The book denotes this card’s meaning as: “The Heirophant’s roots reach deep, entiwined around secrets and traditions and the ages. He believes in ritual and ceremony, in pursuing knowledge and deeper meaning, and in the rigidity of a belief system. He elucidates the spiritual beings and brings it to earthly plane. He is calm and in possession of himself, and he is the teacher who can help unravel mysteries.”
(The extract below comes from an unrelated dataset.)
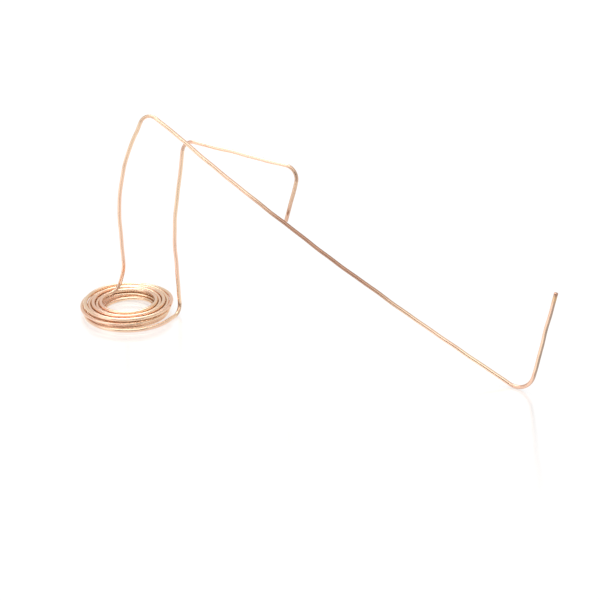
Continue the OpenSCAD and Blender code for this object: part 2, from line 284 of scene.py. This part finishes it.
class Route:
    """The tube's centreline from the hot end to the cold end, traced at even steps, with
    its length so far, tangent, side vector, curvature and softened tightness of the bend
    at each point."""

    WANDER_FREE = 0.35 * MM
    WANDER_COIL = 0.05 * MM
    END_HOLD = 25 * MM
    FREE_OVER = 30 * MM
    CURVATURE_SOFTENED = 2 * MM
    TIGHTNESS_SOFTENED = 5 * MM

    def __init__(self):
        long_points, long_vectors = long_side()
        coil = coil_route()
        short_points, short_vectors = short_side()
        points = np.vstack([long_points[::-1], coil, short_points])
        vectors = np.vstack([
            long_vectors[::-1], unit(coil * [1, 1, 0]), short_vectors,
        ])
        steps = np.linalg.norm(np.diff(points, axis=0), axis=1)
        kept = np.r_[True, steps > SAME_POINT]
        points, vectors = points[kept], vectors[kept]
        length = np.r_[0, np.cumsum(np.linalg.norm(np.diff(points, axis=0), axis=1))]
        self.total = float(length[-1])
        self.along = np.linspace(0, self.total, int(self.total / TRACE_STEP) + 1)
        self.point = self.sampled(self.along, length, points)
        side = self.sampled(self.along, length, vectors)
        self.coil_span = [
            float(length[len(long_points) - 1]), float(length[-len(short_points)]),
        ]
        self.frame_on(side)
        self.wander()
        self.frame_on(side)
        bend = np.gradient(self.tangent, self.along, axis=0)
        self.curvature = smoothed(bend, self.CURVATURE_SOFTENED)
        tightness = np.linalg.norm(self.curvature, axis=1, keepdims=True)
        self.tightness = smoothed(tightness, self.TIGHTNESS_SOFTENED)[:, 0]

    @staticmethod
    def sampled(at, along, columns):
        """Columns known at the lengths in along, read off in straight lines at the
        lengths in at."""
        return np.stack([np.interp(at, along, c) for c in columns.T], axis=1)

    def frame_on(self, side):
        """Tangent, side vector square to it, and their cross product."""
        self.tangent = unit(np.gradient(self.point, self.along, axis=0))
        self.side = unit(side - dot(side, self.tangent) * self.tangent)
        self.rise = np.cross(self.tangent, self.side)

    def wander(self):
        """Moves the centreline sideways by slow waves, small in the coil and none at the
        ends, as tube that was bent by hand wanders."""
        start, end = self.coil_span
        outside = np.maximum(start - self.along, self.along - end)
        free = smoothstep(outside / self.FREE_OVER)
        to_end = np.minimum(self.along, self.total - self.along)
        size = self.WANDER_COIL + (self.WANDER_FREE - self.WANDER_COIL) * free
        size = (size * smoothstep(to_end / self.END_HOLD))[:, None]
        lengths = [97 * MM, 61 * MM, 38 * MM, 23 * MM]
        sideways = waves(self.along, lengths, [0.1, 0.45, 0.8, 0.3])
        upwards = waves(self.along, lengths, [0.6, 0.2, 0.95, 0.5])
        self.point = self.point + size * (
            sideways[:, None] * self.side + upwards[:, None] * self.rise
        )

    def rings_at(self, coarseness=1.0, start=0.0, end=None):
        """Lengths at which a swept surface has its rings: they stand closer together the
        tighter the route bends, in proportion to the bend's radius."""
        end = self.total if end is None else end
        bend = np.linalg.norm(self.curvature, axis=1)
        gap = np.clip(RING_SHARE / np.maximum(bend, 1e-6) + RING_MIN, 0, RING_MAX)
        count = np.r_[0, np.cumsum(TRACE_STEP / (coarseness * gap[1:]))]
        first, last = np.interp([start, end], self.along, count)
        places = np.linspace(first, last, int(last - first) + 2)
        return np.interp(places, count, self.along)


ROUTE = Route()


# --------------------------------------------------------------------- meshes


def swept_rings(at, radius, sides, flatten=0.0):
    """Rings of points round the route: point + radius (cos a side + sin a rise). Where the
    route bends, a ring narrows in the bend's plane and widens across it, by flatten times
    the square of radius over bend radius, and its outer half is flattened once more."""
    centre, side, rise, bend = [
        Route.sampled(at, ROUTE.along, columns)[:, None, :]
        for columns in (ROUTE.point, ROUTE.side, ROUTE.rise, ROUTE.curvature)
    ]
    angle = 2 * math.pi * np.arange(sides) / sides
    outwards = np.cos(angle)[None, :, None] * side + np.sin(angle)[None, :, None] * rise
    tightness = np.maximum(np.linalg.norm(bend, axis=2, keepdims=True), 1e-6)
    inwards = dot(outwards, bend / tightness)
    give = flatten * (TUBE_R * tightness) ** 2
    outer_half = np.clip(-inwards, 0, 1) ** 2
    shape = 1 + give * (0.5 - 1.5 * inwards ** 2 - 0.6 * outer_half)
    return centre + np.asarray(radius).reshape(-1, 1, 1) * shape * outwards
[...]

Those experienced with the cards will see that the book definitions do omit key aspects we are accustomed to seeing in the cards – the hardline doctrine of the hierophant and the deceit of the moon. This, I feel, is the beauty of this deck. You don’t need the book. For novice readers, the meanings are clear, given a certain grasp of symbols, archetypes, and color imagery. For advanced readers, subtle images (such as the chameleon) couple with others (such as the mermaid fairies in the Five of Cups, beaconing her to hazards) combine to provide more meaningful, cross-card interpretations and a multi-layered reading.

While I still adore Ciro Marchetti, I must admit that, since I purchased the Shadowscape deck, I have not picked up my Gilded Tarot, my previous love, once. I feel drawn to Marchetti’s images and artistry now and may flip through the deck for inspiration in my writing and I may well use it in conjunction with my Tarot for Writers activities, but I know that Shadowscapes will color all my readings for some time to come.